Exploring a well-preserved section of the LV&T berm at Currie Well. The few wheel tracks on this section are fairly recent and probably result from explorations by members of the Nevada Short Line email list. This view looks north from Currie Well to the cut depicted in the next photo.  A closer view of the cut and the fill where the grade continues just north of it. The walls of the cut have collapsed and a bypass road skirts it to the east (right). The grade continues north (top right) around the low hills and out to Sarcobatus Flat in the background. 

Beyond this summit the grade descends gradually to a couple of isolated low hills where Currie Well nestles on the slope. Here we carried out a closer inspection of the locale, observing the well itself some way off from the grade and a couple of collapsed buildings nearby. From this point north the grade pretty well makes a beeline across the enormous flat valley floor known as Sarcobatus Flat towards the mills of Bonnie Claire. The road paralells the grade -- sometimes really close, other times further away, and even crossing it at one point in the middle of the vast expanse. The soils in Sarcobatus Flat are sandy, and 88 years of erosion has rounded it well. Few remains of ties or spikes are in evidence, but the occasional relic can be seen.
 

Returning from a side trip to Phinney Canyon, Joe studies the wildflowers and the impressive glacial moraine paralleling the road to the left (north). The road is excellent here, but severe 4WD high clearance back near the top of the Canyon.  Back on Sarcobatus flat we continue across the endless expanse. This photo is taken standing on the well-rounded and overgrown LV&T berm, looking north towards Bonnie Claire. The dry lakebed is at distant upper right.

Sarcobatus Flat is truly awesome -- it just goes on and on, for maybe thirty miles. Joshua trees, lush desert vegetation and lizards are some of the impressions one gets on the journey. This is lonely country, obviously not traveled by more than a handful of vehicles a year, if that.  Highway 95 is somewhere over to the east but too far away to see. Somewhere along here is the site of Midway, a name that loomed large on LV&T maps but, as a siding in the middle of nowhere, was probably never a burg of significant size.

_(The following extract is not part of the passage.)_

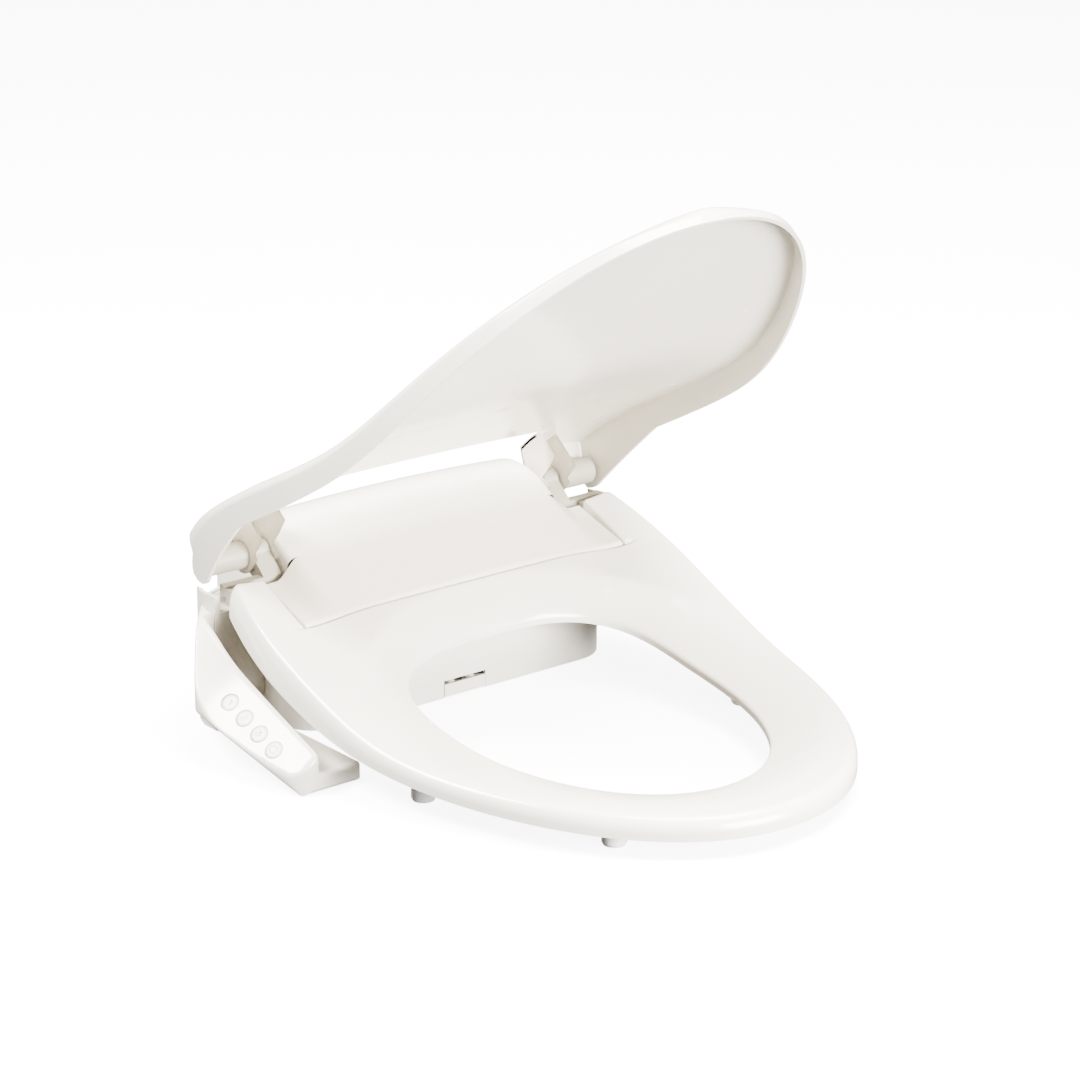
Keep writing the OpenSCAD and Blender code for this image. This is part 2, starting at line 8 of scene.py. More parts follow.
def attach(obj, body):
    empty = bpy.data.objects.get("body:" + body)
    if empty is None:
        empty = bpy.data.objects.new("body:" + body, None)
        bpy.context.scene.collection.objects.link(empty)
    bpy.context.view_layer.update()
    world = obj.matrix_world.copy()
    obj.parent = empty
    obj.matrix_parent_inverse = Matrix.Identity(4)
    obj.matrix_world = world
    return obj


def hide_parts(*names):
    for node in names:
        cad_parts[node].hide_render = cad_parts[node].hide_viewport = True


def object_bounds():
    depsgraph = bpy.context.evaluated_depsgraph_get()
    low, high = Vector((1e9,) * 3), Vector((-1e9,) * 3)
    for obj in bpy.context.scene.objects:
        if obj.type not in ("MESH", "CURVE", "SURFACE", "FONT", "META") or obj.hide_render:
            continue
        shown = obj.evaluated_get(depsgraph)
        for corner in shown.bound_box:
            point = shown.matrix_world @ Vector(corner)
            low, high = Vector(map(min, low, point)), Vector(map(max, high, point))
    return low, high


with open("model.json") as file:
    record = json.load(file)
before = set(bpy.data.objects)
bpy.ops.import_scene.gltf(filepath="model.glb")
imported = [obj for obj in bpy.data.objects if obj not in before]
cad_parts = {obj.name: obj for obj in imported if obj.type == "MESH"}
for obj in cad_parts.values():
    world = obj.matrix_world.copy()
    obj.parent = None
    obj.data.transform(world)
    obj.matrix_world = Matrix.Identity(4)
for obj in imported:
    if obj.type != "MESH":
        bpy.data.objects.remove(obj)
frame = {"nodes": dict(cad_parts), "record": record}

Part way across Sarcobatus flat, we turned west and headed up Phinney Canyon into the mountains to the west, which separate the flat from Death Valley. The Canyon winds many miles up into the mountains, and the road deteriorates severely near the top. At the summit (around 7,500 feet) we had a pleasant afternoon tea before dropping to 6700 feet and stopping for the night at an old deer hunting camp for the night. Returning down Phinney Canyon the next morning, the wildflowers were on display and we got an excellent view of the glacial moraine lining the canyon for a long distance -- resembling a huge railroad berm but created by rocks and other material thrust aside by the pleistocene ice flows.
 

Modern inhabitant of Sarcobatus Flat -- he finds it peaceful now that the trains have gone. The lizard population density on this flat is unbelievable. Author at the Happy Days mine in the Lida District -- a branch line was projected here from the LV&T but never built. 

Returning to Sarcobatus Flat, we continued north across the seemingly endless expanse. After many miles we finally approached the former site of Bonnie Claire, where the LV&T route bypasses the dry lakebed which lies to the northeast and heads straight for "town".  A few scattered remains of various milling operations remain, as well as the odd dilapidated wooden building. The grade meets up here with the modern-day paved Grapevine Canyon highway joining Scotty's Castle (at the north end of Death Valley) to Scotty's Junction on Highway 95.

Leaving Bonnie Claire behind, we left the grade and headed into the hills on dirt roads towards Gold Point, immediately receiving our traditional flat tire. Our destination was the Lida district, just west of Gold Point, where we checked out the old Happy Days mine. Railroad lines were projected (but never built) west from the LV&T near Lida Junction to this district, which has been intermittently active since the earliest mining days. Who knows -- such a branch may have stimulated business on the LV&T and extended its life. Unfortunately, this will ha ve to remain one of the "what if's" of western railroading history.